The Barbiers were living in Dallas when the Morning News printed the history of the colony in 1891. Barbier, the Morning News said, was a stone mason and had built the director’s house and the cooperative store at La Reunion. He used native fieldstone. The Morning News said the colony had a lime kiln, so Barbier probably heated limestone to produce quicklime for use in mortar.
If Barbier built the Fort Worth wellhouse, perhaps he used the same masonry techniques he had used in La Reunion.
Fast-forward to 1894. This remarkable photo provided by historian Quentin McGown, taken from the new courthouse about 1894, looks west over the intersection of Houston and Belknap streets.
This detail of the preceding photo shows the wellhouse in the shade of a tree beside a small frame house just north of the intersection of North Taylor and West Belknap streets.
But just to muddy the well waters, historically speaking, on June 16, 1915 an article about the well in the Star-Telegram does not mention Gounah and Barbier but rather suggests that the well dated back to 1849 or even to before 1836. The article says the well was at 212 North Taylor Street in the yard of “an untenanted little house”: the house shown in the 1894 photo.

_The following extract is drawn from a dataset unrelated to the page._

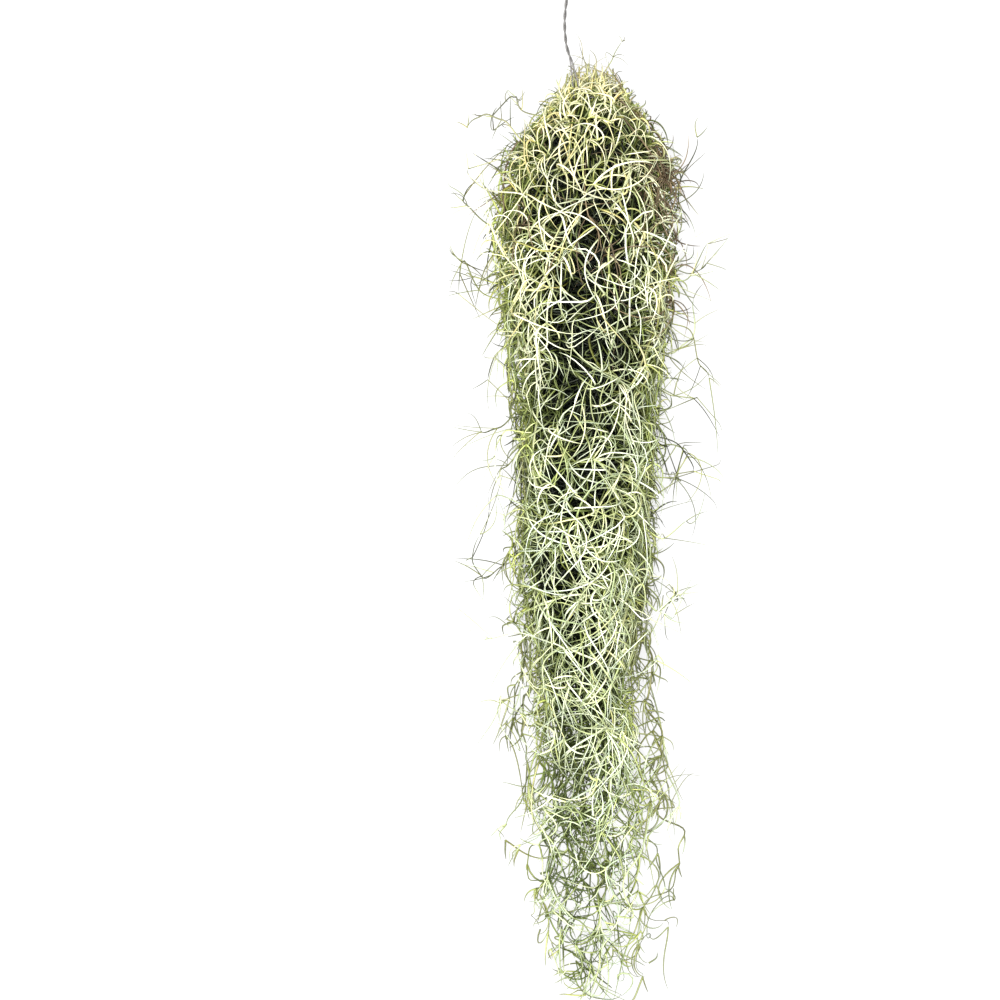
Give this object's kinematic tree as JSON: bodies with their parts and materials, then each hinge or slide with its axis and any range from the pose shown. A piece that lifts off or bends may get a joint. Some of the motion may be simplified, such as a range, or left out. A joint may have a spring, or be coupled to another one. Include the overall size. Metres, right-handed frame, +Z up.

In 1931 the Six Flags chapter of the Daughters of the American Revolution placed a marker on the wellhouse, which by then was showing its age. The DAR cast its vote for candidate no. 2, saying that Alexander Barbier built the wellhouse in 1857 and that Howard Peak (born here in 1856) remembered knowing Barbier and drinking from his well. This photo from Tarrant County Archives shows the wellhouse next to a wood-frame house—surely the house shown in the 1894 photo.
Fast-forward to 1938. The Star-Telegram said the well and wellhouse would be undisturbed by construction of the Ripley Arnold housing project on the former site of Battercake Flats.

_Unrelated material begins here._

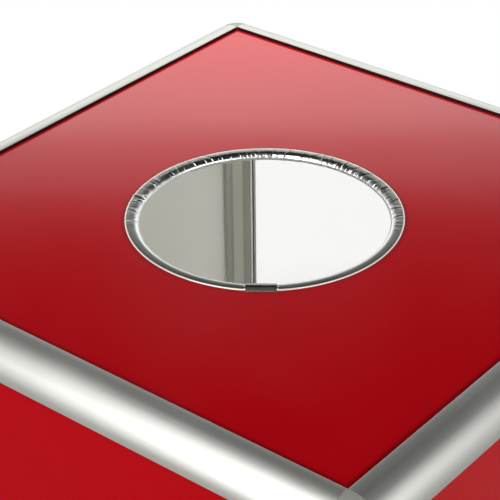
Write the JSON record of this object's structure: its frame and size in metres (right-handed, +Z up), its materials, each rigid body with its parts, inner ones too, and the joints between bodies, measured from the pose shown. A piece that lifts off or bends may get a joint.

Fast-forward yet again, this time to 1948. By 1948 Marvin and Obie Leonard owned the property at 212 North Taylor Street. The Leonard brothers paid for removal of the wellhouse to the courthouse lawn (where the Civil Courts Building would stand from 1958 until 2013). This Star-Telegram story says Adolph Gounah built the wellhouse in 1849. Note that Frank Kent was president of the Tarrant County Historical Society.
This detail of a 1952 aerial photo may show the beehive wellhouse on the west lawn.
On Independence Day 1954 the Star-Telegram spotlighted the wellhouse, along with Pioneers Rest Cemetery and the cottage of Major Khleber Miller Van Zandt.
But soon after that photo was taken—in the early 1950s, historian Oliver Knight said—somehow a city garbage truck hit the wellhouse on the courthouse lawn. The resulting rubble, historian Quentin McGown said, was removed from the courthouse lawn.
About 1957, McGown said, the rubble of the wellhouse, through a lapse in custodianship, was removed to a private home in Fort Worth. There it was reassembled, and there it remains as it was in the 1894 photo: standing in the shade of a tree. The wandering wellhouse may have one more move in its future. McGown said there is “every possibility” that the wellhouse could be restored to public display, perhaps even on the courthouse lawn where it stood sixty years ago. (Photo by Quentin McGown.)
These stones are the very bones of our city, our past made tangible, one of the oldest relics of Fort Worth regardless of the answers to “who?” and “when?” If the well was dug for the military Fort Worth, at this beehive of stone and mortar once stood Ripley Arnold, Abe Harris, and dozens of other soldiers from America and Germany and France and Ireland. If the well was dug for the civilian Fort Worth, at this beehive of stone and mortar once stood the earliest residents of Fort Worth, drawn westward to start a new life on the frontier on a bluff overlooking the Trinity River.